No physical characteristic of the United States has contributed so greatly to the nationalization of the country and its people, as the topography of its rivers. From the very earliest days they have been the pathways along which proceeded exploration and settlement. Our forefathers, when they found the narrow strip of land along the Atlantic coast which they had at first occupied, becoming crowded, according to their ideas at the time, began working westward, following the river gaps. Up the Hudson and westward by the Mohawk, up the Susquehanna and the Potomac, carrying around the falls that impeded the course of those streams, trudging over the mountains, and building flatboats at the headwaters of the Ohio, they made their way west.
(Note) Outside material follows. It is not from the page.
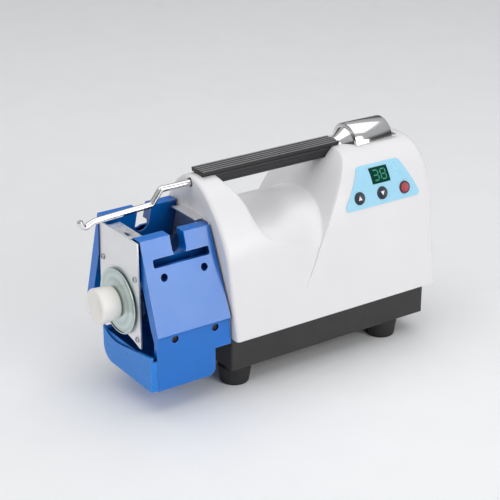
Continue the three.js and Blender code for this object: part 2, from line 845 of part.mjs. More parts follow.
// ---------------------------------------------------------------- control panel
function controlLabel() {
  const corner = 3;
  const [left, right, bottom, top] = [139.4, 236, 104.6, 143.6];
  const shape = new THREE.Shape();
  shape.moveTo(left + corner, bottom);
  shape.lineTo(right - corner, bottom);
  shape.quadraticCurveTo(right + 1, bottom, right - 0.6, bottom + corner);
  shape.lineTo(219, top - corner);
  shape.quadraticCurveTo(217.6, top, 214.5, top);
  shape.lineTo(167, top);
  shape.quadraticCurveTo(163.4, top, 162.4, top - corner);
  shape.lineTo(left + 0.4, bottom + corner);
  shape.quadraticCurveTo(left - 0.6, bottom, left + corner, bottom);
  const film = cut(envelope(0.8), envelope(gap));
  const label = common(film, slabY(shape, -80, -20, 5));
  const tools = [-1, 0, 1].map((index) => placed(buttonHole(), panel, index * buttonPitch));
  tools.push(placed(box(-11.8, 11.8, -8.8, 8.8, -12, 8), display));
  return cut(label, ...tools);
}

function pushButton() {
  return turnedZ([
    [0, -9],
    [2.6, -9],
    [2.6, -3],
    [buttonRadius, -3],
    [buttonRadius, 1.4],
    [buttonRadius - 0.6, 2],
    [0, 2],
  ], 20);
}

// ---------------------------------------------------------------- power inlet and switch
function powerInlet() {
  const { y, z, width, height, face } = outlet;
  const flange = box(face - 1.3, face, y - width / 2, y + width / 2, z - height / 2, z + height / 2);
  const body = box(226, face - 1, y - 13.4, y + 13.4, z - 9.9, z + 9.9);
  const socket = box(236, face + 5, y - 12, y + 12, z - 8, z + 8);
  const pins = [];
  for (const [dy, dz] of [[-7, -1.5], [0, 2.5], [7, -1.5]]) {
    pins.push(box(234, face - 4, y + dy - 1, y + dy + 1, z + dz - 2, z + dz + 2));
  }
  return join(cut(join(flange, body), socket), ...pins);
}

function rockerFrame() {
  const { y, z, width, height } = rocker;
  const face = outlet.face;
  const flange = box(face - 1.3, face, y - width / 2, y + width / 2, z - height / 2 - 1, z + height / 2 + 1);
  const body = box(238, face - 1, y - 6.9, y + 6.9, z - 10.9, z + 10.9);
  return cut(join(flange, body), box(241, face + 5, y - 5.7, y + 5.7, z - 9.9, z + 9.9));
}

function rockerPaddle() {
  const shape = outline([[-5, -5], [4.6, -8.8], [3, 0], [4.6, 8.8], [-5, 5]]);
  return slabY(shape, -5.2, 5.2);
}

// ---------------------------------------------------------------- assembly
const instrument = new THREE.Group();
const bench = new THREE.Group();
bench.position.set(-(leftmost + outlet.face) / 2, 0, standHeight);
instrument.add(bench);

function add(name, geometry, finish, parent = bench) {
  const mesh = new THREE.Mesh(geometry, new THREE.MeshStandardMaterial(finish));
  mesh.name = name;
  parent.add(mesh);
  return mesh;
}

add('housing_shell', housingShell(), white);
add('base_pan', basePan(), charcoal);

for (const [end, x] of [['head', foot.x[0]], ['tower', foot.x[1]]]) {
  for (const [side, y] of [['near', -foot.y], ['far', foot.y]]) {
    add(`foot_${end}_${side}`, rubberFoot(), rubber).position.set(x, y, 0);
  }
}

add('near_cover', sideCover(nearCover), blue);
add('far_cover', sideCover(farCover), blue);
add('front_plate', frontPlate(), sheetMetal);
add('rear_plate', rearPlate(), sheetMetal);
add('milling_barrel', millingBarrel(), steel);
add('barrel_cap', barrelCap(), steel);
add('feed_funnel', feedFunnel(), navy);

frontScrews.forEach(([y, z], index) => {
  const screw = add(`front_plate_screw_${index + 1}`, panScrew(3, 1.8, 1.5, 1.6), steel);
  screw.rotation.y = Math.PI / 2;
  screw.position.set(head.front - gap, y, z);
});

for (const cover of [nearCover, farCover]) {
  lowerHoles.x.forEach((x, index) => {
    const name = `${cover.side < 0 ? 'near' : 'far'}_cover_screw_${index + 1}`;
    const screw = add(name, panScrew(3.4, 1.8, 1.5, 4), steel);
    screw.rotation.x = (cover.side * Math.PI) / 2;
    screw.position.set(x, cover.side * (lowerHoles.seatY + gap), lowerHoles.z);
  });
}

add('spindle_shaft', spindleShaft(), steel);
add('abrasive_roller', abrasiveRoller(), steel);
add('front_bearing', bearing(-87.8), steel);
add('rear_bearing', bearing(-14.7), steel);
add('dished_disc', dishedDisc(), zinc);
add('hand_knob', handKnob(), ivory);
add('coupling', coupling(), steel);

add('motor_can', motorCan(), steel);
add('motor_front_bell', motorBell(motor.start - 4.3, motor.start - gap), steel);
add('motor_rear_bell', motorBell(motor.end + gap, motor.end + 4.3), steel);
add('motor_stator', ring(motor.radius - motor.wall - 0.6, 20, 28, 88, spindleZ, 24), copper);
add('motor_rotor', motorRotor(), steel);
add('motor_fan', coolingFan(), blackPlastic);
add('motor_cradle', motorCradle(), charcoal);

add('sample_tray', sampleTray(), blue);
add('tray_rail_near', trayRail(-57.2, -54.6), steel);
add('tray_rail_far', trayRail(31.6, 36), steel);

add('handle_grip', handleGrip(), blackPlastic);
add('handle_core', handleCore(), blackPlastic);
add('swing_arm', swingArm(), chromed);
add('arm_bush', ring(4.6, armRadius + gap, -6.5, core.start - gap, armZ, 20), blackPlastic);
add('arm_collar', ring(5, armRadius + gap, 171, 177, armZ, 20), steel);
add('chrome_cover', chromeCover(), chromed);
add('chrome_neck', chromeNeck(), chromed);

add('control_label', controlLabel(), labelBlue);

// Pieces on the leaning panel are drawn flat and turned into place.
function onPanel(mesh, spot, along, depth) {
  const lean = THREE.MathUtils.degToRad(spot.lean);
  mesh.rotation.x = Math.PI / 2 - lean;
  mesh.position.set(spot.x + along, -spot.y - depth * Math.cos(lean), spot.z + depth * Math.sin(lean));
}

const buttons = [['button_up', buttonBlack], ['button_down', buttonBlack], ['button_start', buttonRed]];
buttons.forEach(([name, finish], index) => {
  const along = (index - 1) * buttonPitch;
  onPanel(add(name, pushButton(), finish), panel, along, 0);
  onPanel(add(`${name}_switch`, box(-3.5, 3.5, -3.5, 3.5, -14.7, -10.3), buttonBlack), panel, along, 0);
});

const windowShape = roundedRect(
  -display.width / 2, display.width / 2, -display.height / 2, display.height / 2, 1,
);
onPanel(add('display_window', slabZ(windowShape, -1.5, 0.8, 3), displayGreen), display, 0, 0);
onPanel(add('display_module', box(-10.5, 10.5, -7.5, 7.5, -7, -1.9), blackPlastic), display, 0, 0);
onPanel(add('control_board', box(-40, 40, -9, 12, -16.6, -15), circuitGreen), panel, 0, 0);

add('power_board', box(150, 230, -40, 20, -29, -27.4), circuitGreen);
add('transformer', box(165, 200, -30, 0, -27, 4), copper);
add('power_inlet', powerInlet(), blackPlastic);
add('power_switch_frame', rockerFrame(), blackPlastic);
const paddle = add('power_rocker', rockerPaddle(), blackPlastic);
paddle.position.set(rocker.pivotX, rocker.y, rocker.z);
paddle.rotation.y = THREE.MathUtils.degToRad(rocker.tilt);

export default instrument;
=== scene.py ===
import math

import bmesh
import bpy
import numpy as np
from mathutils import Matrix, Vector


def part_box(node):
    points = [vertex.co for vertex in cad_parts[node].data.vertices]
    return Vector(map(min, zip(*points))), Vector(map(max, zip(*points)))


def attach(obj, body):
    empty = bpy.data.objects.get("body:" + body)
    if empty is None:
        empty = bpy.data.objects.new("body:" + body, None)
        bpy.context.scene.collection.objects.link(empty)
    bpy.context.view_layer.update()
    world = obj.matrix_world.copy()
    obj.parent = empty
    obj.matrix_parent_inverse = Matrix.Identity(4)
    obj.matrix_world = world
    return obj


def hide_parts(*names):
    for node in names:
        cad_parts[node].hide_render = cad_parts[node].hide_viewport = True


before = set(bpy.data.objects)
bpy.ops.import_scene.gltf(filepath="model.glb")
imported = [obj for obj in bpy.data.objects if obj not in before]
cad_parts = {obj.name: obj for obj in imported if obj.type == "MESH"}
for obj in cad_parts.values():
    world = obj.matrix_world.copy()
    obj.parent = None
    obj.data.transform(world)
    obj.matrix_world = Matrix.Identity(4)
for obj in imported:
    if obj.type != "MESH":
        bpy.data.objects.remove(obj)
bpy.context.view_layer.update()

# ---------------------------------------------------------------- the bench frame
# Pieces are drawn in millimetres in the bench frame: zero is the left end of the housing's
# bottom edge on the centre plane. The base pan, whose size is known, gives its place.
MM = 0.001
PAN_HEIGHT = 36.5
PAN_LENGTH = 250.0
pan_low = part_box("base_pan")[0]
ORIGIN = Vector((pan_low.x, 0.0, pan_low.z + PAN_HEIGHT * MM))

# ---------------------------------------------------------------- driving dimensions
HALF_WIDTH = 71.0
WALL = 3.0
END_LEAN = 9.0 / 155.0
LENGTH = 255.0
ROUNDING = 8.0
HEAD_ARCH = {"shoulder": 82, "half": 62.6, "top": 157, "rise": 1.3, "spread": 2}
TOWER_ARCH = {"shoulder": 82, "half": 64.5, "top": 157.5, "rise": 2, "spread": 2.8}
ARCH_BLEND = 140.0
DRUM = {"axis": 72, "radius": 62.5, "top": 117, "low_top": 108, "foot": 10, "start": 50, "end": 100}
# Side view of the hand opening in X and Z: the left shoulder's crest and the tower's flank.
CREST = [
    (17.5, 166), (20.5, 155.5), (26, 145), (30, 134), (33.5, 119), (38, 109.5), (45.5, 99.5),
    (59.5, 84.5), (77, 73), (74, 40), (72, 10),
]
FLANK = [
    (168, 168), (160, 157), (151, 147.5), (140, 135.5), (124.5, 111.5), (110.5, 83.5),
    (95, 51.5), (72, 10),
]

SPINDLE_Z = 44.0
ARM_Z = 150.5
CRANK_Z = 136.5
ARM_RADIUS = 3.2
BEND_Z = 27.0
SKIRT_Y = 62.5
NOTCH = {"x": -47.0, "half": 8.0, "bottom": 104.0}
PANEL = {"x": 187.6, "y": 59.6, "z": 115.5, "lean": 17.4}
DISPLAY = {"x": 189.5, "y": 51.9, "z": 133.0, "lean": 31.4, "width": 23.0, "height": 17.0}
BUTTON_PITCH = 29.5
BUTTON_RADIUS = 6.5
WELL_GAP = 0.3
CHROME = {"axis": 153.5, "radius": 21.5, "sheet": 1.6, "start": 183.3, "end": 231.0}
OUTLET = {"y": -26.0, "z": 24.0, "width": 30.0, "height": 24.0, "face": 256.8}
OUTLET_BODY = (13.4, 9.9)
ROCKER = {"y": 22.0, "z": 24.0, "width": 16.0, "height": 24.0, "pivot": 250.8, "tilt": 7.0}
FOOT_X = (14.5, 206.0)
FOOT_Y = 43.0
SPINDLE = (0.0, 0.0, SPINDLE_Z)
ARM_LINE = (0.0, 0.0, ARM_Z)


def mix(a, b, t):
    return a + (b - a) * t


def smooth(low, high, value):
    t = min(max((value - low) / (high - low), 0.0), 1.0)
    return t * t * (3 - 2 * t)


# ---------------------------------------------------------------- mesh tools
def new_object(name, verts, faces, material=None, smooth_angle=35):
    mesh = bpy.data.meshes.new(name)
    placed = [ORIGIN + Vector(v) * MM for v in verts]
    mesh.from_pydata(placed, [], faces)
    mesh.validate()
    tidy = bmesh.new()
    tidy.from_mesh(mesh)
    bmesh.ops.remove_doubles(tidy, verts=tidy.verts, dist=1e-6)
    bmesh.ops.dissolve_degenerate(tidy, edges=tidy.edges, dist=1e-6)
    bmesh.ops.recalc_face_normals(tidy, faces=tidy.faces)
    tidy.to_mesh(mesh)
    tidy.free()
    obj = bpy.data.objects.new(name, mesh)
    bpy.context.scene.collection.objects.link(obj)
    if material:
        mesh.materials.append(material)
    shade(obj, smooth_angle)
    return obj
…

Some of the most puny streams were utilized for water-carriers, and the traveler of to-day on certain of the railroads through western New York and Pennsylvania, will be amazed to see the remnants of canals, painfully built in the beds of brawling streams, that now would hardly float an Indian birch-bark canoe. In their time these canals served useful purposes. The stream was dammed and locked every few hundred yards, and so converted into a placid waterway with a flight of mechanical steps, by which the boats were let down to, or raised up from tidewater. To-day nothing remains of most of these works of engineering, except masses of shattered masonry. For the railroads, using the river's bank, and sometimes even part of the retaining walls of the canals for their roadbeds, have shrewdly obtained and swiftly employed authority to destroy all the fittings of these waterways which might, perhaps, at some time, offer to their business a certain rivalry.